Yes, what you said makes sense. I guess, it will store the numbers in a particular way or store it in a range so that it will not output any numbers within that range. Hence, my earlier question about the storage.

Is there a way to make it contiguous? What if there is a requirement to generate a sequence number which is contiguous, like 1001, 1002...? How to make this sequence number unique wherever the state file is called? Let me put it this way...if I have a requirement exactly the same as I have right now, but they need a sequence number instead of a surrogate value?

ray.wurlod · Post by **ray.wurlod** » Mon Dec 21, 2009 5:57 pm

A sequential number can only be guaranteed with sequential mode operation. "They" can have what they want, provided they don't also want minimum execution time.

vivekgadwal · Post by **vivekgadwal** » Mon Dec 21, 2009 6:04 pm

ray.wurlod wrote:A sequential number can only be guaranteed with sequential mode operation. "They" can have what they want, provided they don't also want minimum execution time.

Thanks Ray.

One last question: When a state file is called from a Transformer and NOT from a Surrogate Key Generator stage, will the file be updated back so that the next time I use it in a different job (as I cannot use it within the same job and expect a unique number), it will generate unique surrogate values?

chulett · Post by **chulett** » Mon Dec 21, 2009 6:28 pm

vivekgadwal wrote:(as I cannot use it within the same job and expect a unique number)

What makes you say that?

ray.wurlod · Post by **ray.wurlod** » Mon Dec 21, 2009 6:36 pm

Provided that it's not re-initialized, a state file will always yield unique key value(s).

vivekgadwal · Post by **vivekgadwal** » Mon Dec 21, 2009 6:41 pm

chulett wrote:
vivekgadwal wrote:(as I cannot use it within the same job and expect a unique number)
What makes you say that?

Craig,

I have read it somewhere in one of the blogs and also I learnt it from one of the folks I talked to here.
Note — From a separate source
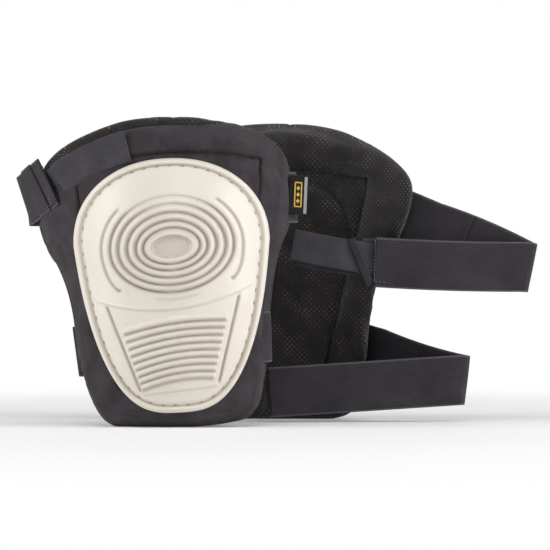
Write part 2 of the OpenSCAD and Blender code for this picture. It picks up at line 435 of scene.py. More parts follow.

The explanation that I gathered is, as it is the same process and the same state file is accessed within it, it will produce duplicate values.

Please correct me if this is incorrect.

vivekgadwal · Post by **vivekgadwal** » Mon Dec 21, 2009 6:42 pm

ray.wurlod wrote:Provided that it's not re-initialized, a state file will always yield unique key value(s).

Thanks Ray. Then may be, I can use the state file from within the Transformer without explicitly using Surrogate Key Generator stage within the jobs. Of course, I realize that the initialization of the state file has to take place through the SK Generator stage

ray.wurlod · Post by **ray.wurlod** » Mon Dec 21, 2009 7:07 pm

I would certainly say so (precluding any bugs, of which there were some in version 8.0). Try it, and let us know.

chulett · Post by **chulett** » Mon Dec 21, 2009 7:23 pm

vivekgadwal wrote:
chulett wrote:
vivekgadwal wrote:(as I cannot use it within the same job and expect a unique number)
What makes you say that?
I have read it somewhere in one of the blogs and also I learnt it from one of the folks I talked to here. The explanation that I gathered is, as it is the same process and the same state file is accessed within it, it will produce duplicate values.

Please correct me if this is incorrect.

Unless I'm completely misunderstanding this, as Ray noted this should not be an issue. That functionality would be basically worthless if it worked like you're being told that it works.

vivekgadwal · Post by **vivekgadwal** » Mon Dec 21, 2009 8:06 pm

chulett wrote: Unless I'm completely misunderstanding this, as Ray noted this should not be an issue. That functionality would be basically worthless if it worked like you're being told that it works.

I will test this and let you know. Perhaps, that is the best way, as Ray noted

vivekgadwal · Post by **vivekgadwal** » Tue Nov 09, 2010 8:44 am

I am reviving this topic again, as I have a couple of questions with regards to the state files which are impeding performance for some jobs.

Scenario:
I saw in the state file that it is storing ranges of values that are not yet generated.

In our shop, the state file block size is set to be 500,000 for all the jobs (different set of jobs than the one I mentioned in the beginning of this topic). There are two specific jobs that use two different state files (Settings are the same) which I would like to compare. One job has load volume = 50,000 to 100,000 per day and the other has load volume = 5,000 to 7,000 per day. The former job runs in a few seconds to a minute, but the latter runs about 10-15 minutes. Most of the logic is comparable.

When I look up the file sizes on Unix, the state file size for the first job is "64" and the other is "5424" (approx. sizes). I monitored the jobs when they are running and the bottleneck seems to be at the Surrogate key generator stage.

This bring me to the questions:-

Do the keys from the "holes" within the state file (block size related) get used in the next run?
for eg. assuming a two node system...

Code: Select all

Run 1: 1-2500 (block 1: 1 - 500,000)
       500001-502500 (block 2)
Run 2: 2501-5000 (block 1)
       5002501-5005000 (block 2)

Is it how this works? Or...

Code: Select all

Run 1: 1-2500 (block 1: 1 - 500,000)
       500001-502500 (block 2)
Run 2: 1000001-1002500 (block 1)
       1500001-1502500 (block 2)

In the second case, there will be huge blocks of keys that won't be used. I am not very clear on this concept.

I am looking to increase the performance of the above mentioned job. How can I do that w.r.t the state file?